As for the bubbling in the copper, it’s unfortunate and there really isn’t anything that can be done about it. I’ve got a few pans that have had that happen to them and while somewhat unsightly, the pan should still perform pretty well. I just polish them the best I can with copper polish.
Best thing I’ve found to clean copper bottoms on the outside is table salt and ketchup.
I recently experienced a house fire…. recovered all of my Revere Ware…the handles and knobs are all burned off but the kettles and fry pans look okay – my husband thinks they aren’t useable…. What is your opinion?
I can’t see any reason why they wouldn’t be usable once they are cleaned of any debris and soot, and the Bakelite parts are replaced. I’d love some pictures of the before and after for our blog.
I have two revere pots. One pot looked dark and tarnished inside.
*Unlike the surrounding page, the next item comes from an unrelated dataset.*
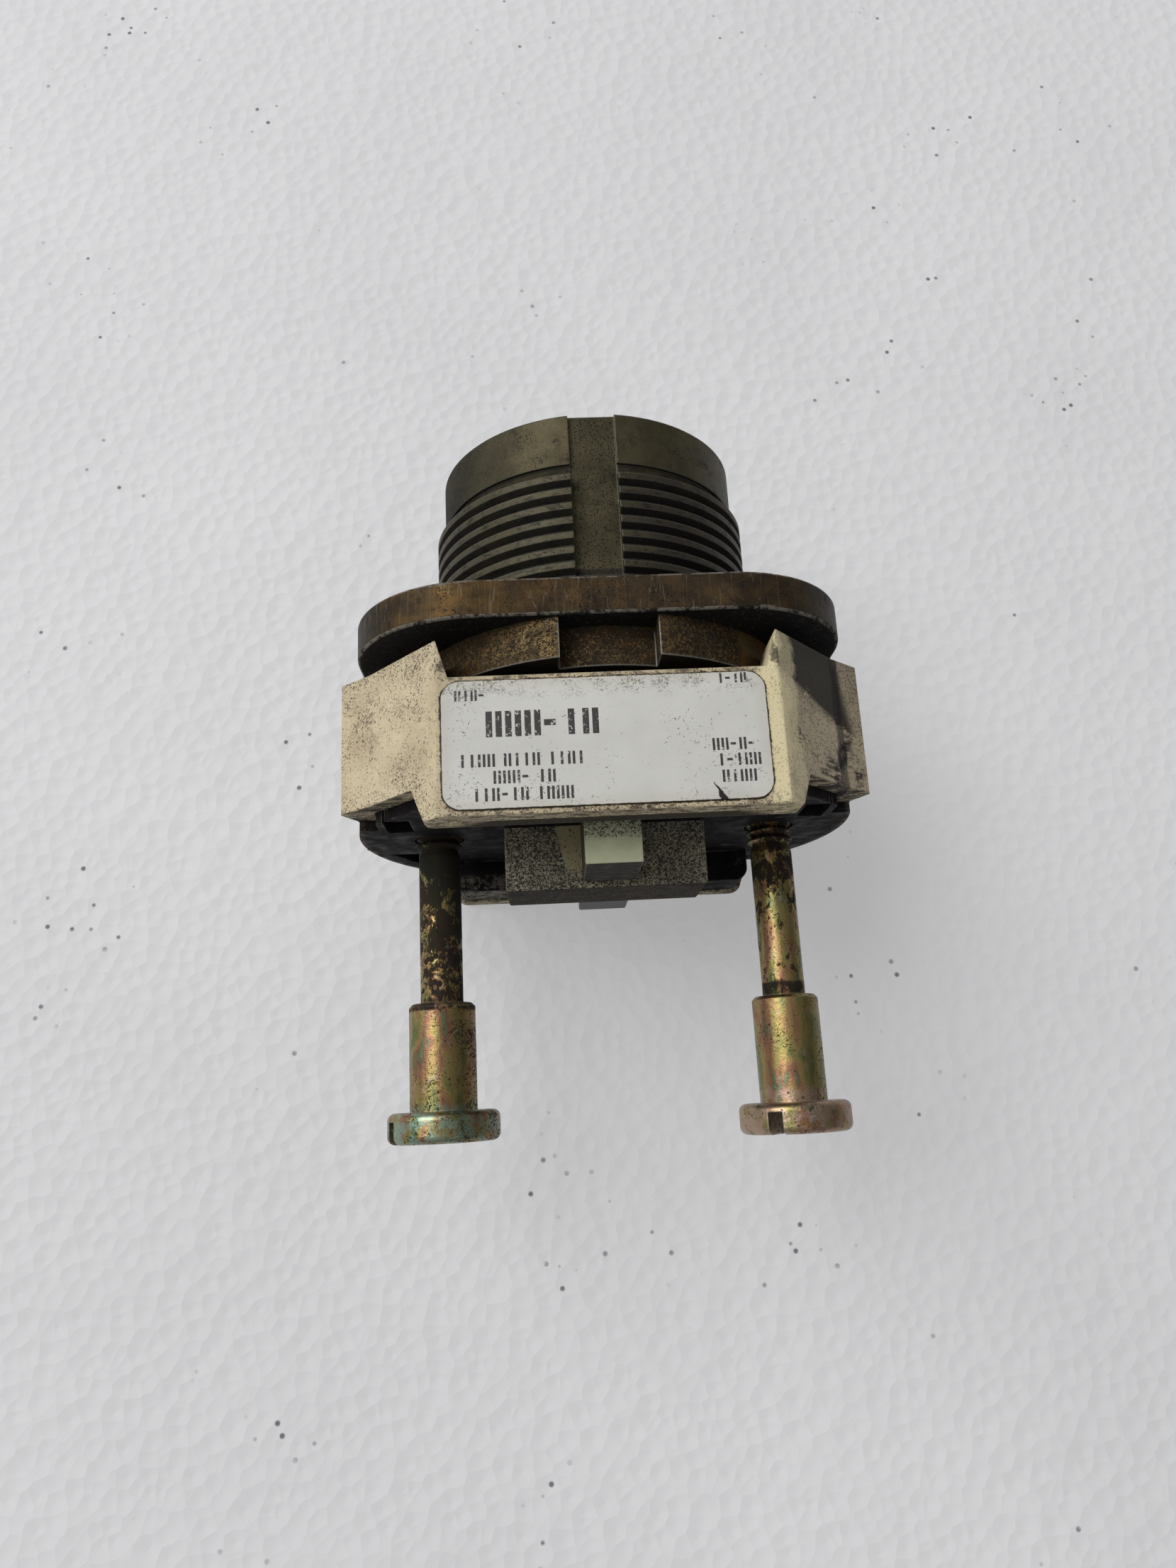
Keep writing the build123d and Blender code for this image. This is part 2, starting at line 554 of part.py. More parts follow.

I applied tarnish remover and noticed the towel was grey removing some of the tarnish but it is still tarnished. How can this be rectified? Not sure how the pot got this way since it was purchased at a thrift store.
It is more likely burned on hard ware deposits. I would try a vinegar soak that you heat repeatedly and then scrub with a green Scotch Brite pad to agitate the surface. There can be small pits in stainless steel from cooking acidic foods that hard water deposits can hide in, so it might take a little while using this method to get them all.